Possibility Number 3 – A Dossier On The Evils Of Jacket Potatoes
We are all throwing our hands in the air, pointing fingers seemingly at random trying to find the culprit causing the seemingly endless misery, injustice and inequality rife in the world we live in. Is it the lizard people? The illuminati? Organised religion? Big business? A curious and highly erotic mix of all of the above? Who knows? Brian Harvey does, that’s who. Jacket Potatoes are too blame. He stumbled across this startling and troubling discovery in 2005 and Jacket Potatoes instantly tried to have him silenced by forcing him under the wheel of his own car in what would appear to be a tragic accident, but Harvey was too resilient for them. They thought they had scared him off the scent and allowed him to continue under the buttery aroma of their ever looming shadow. He has however managed to compile a dossier on the manipulations and the evil committed by the nefarious Jacket Potato cartel.
Possibility Number 4 – The Meaning Of Life
Since he has had time to slink away from the invasive gaze of the public eye and the various media fast food takeaways supplying them, Harvey has entered into a life of reclusive meditation and isolation. He has pondered the mysteries of the universe and the miseries of existence. His karma and energy focused he has become enlightened. He was to enter 10 Downing Street with the benevolent intention of spreading the message to those most intent of stifling and suffocating the soul of it. We at Yack are unsure what the meaning of life he has stumbled upon in his various journey’s through Nirvana, but we hypothesize that the ringbinder was filled with the scribbling, scrawling notes he made on that epic trek. Also just in case, a Jesus disguise had he felt the need to relay the truth from a form more accepted in the western world, because an empty pointy topped beanie and baggy pants with your boxers poking out the top just doesn’t scream peace and enlightenment like an impressive beard and beautiful flowing hair does.
Possibility Number 5 – A Portal Into Another Dimension
What you didn’t know is that that is no ordinary ringbinder, is is in fact an active portal to Narnia or someother untrademarked equivalent. After gleefully making the discovery and spending what seemed like years establishing himself as court jester at the White Palace he returned to the real world only a day later. He immediately dressed himself in the attire that once seemed so appropriate but now felt ridiculous and stupidly oversized for him and dashed to 10 Downing Street post haste to share with the Prime Minister a return to childhood innocence and amazement, something he felt this depressing country was in sore need of.

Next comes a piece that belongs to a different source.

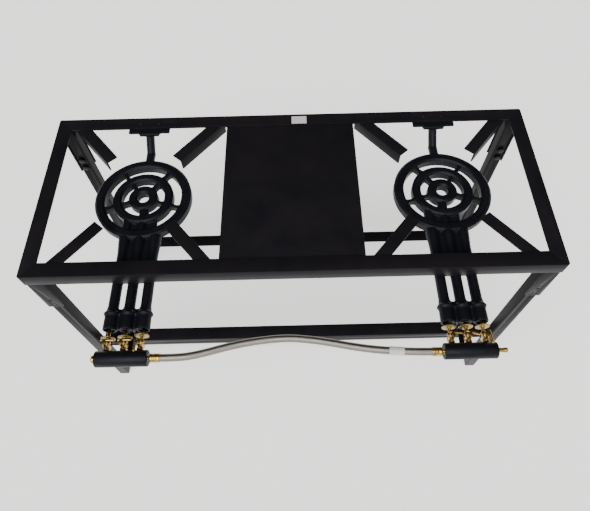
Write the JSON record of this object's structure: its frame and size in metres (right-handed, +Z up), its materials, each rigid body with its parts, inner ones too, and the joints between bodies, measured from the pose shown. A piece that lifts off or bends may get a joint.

So Yack readers? Do you have any theories of your own as to what brought Brian Harvey to Downing Street the other day? Feel free to voice them in the poll above or the comment section below.
Words by Matt Miles
Pictures by Jason Bowles
(P.S. if his latest release ‘Invisible’ is anything to go by, it is most likely that what was in Harvey’s ringbinder was in fact what he believes to be an exhaustive stack of evidence relating to the paedophile ring running rife through the upper echelons of society unchecked. That being the case however is entirely not funny and something we will choose only to add as a footnote, we do however believe that if that is the case David Cameron should bloody well hear the crazy bastard out.)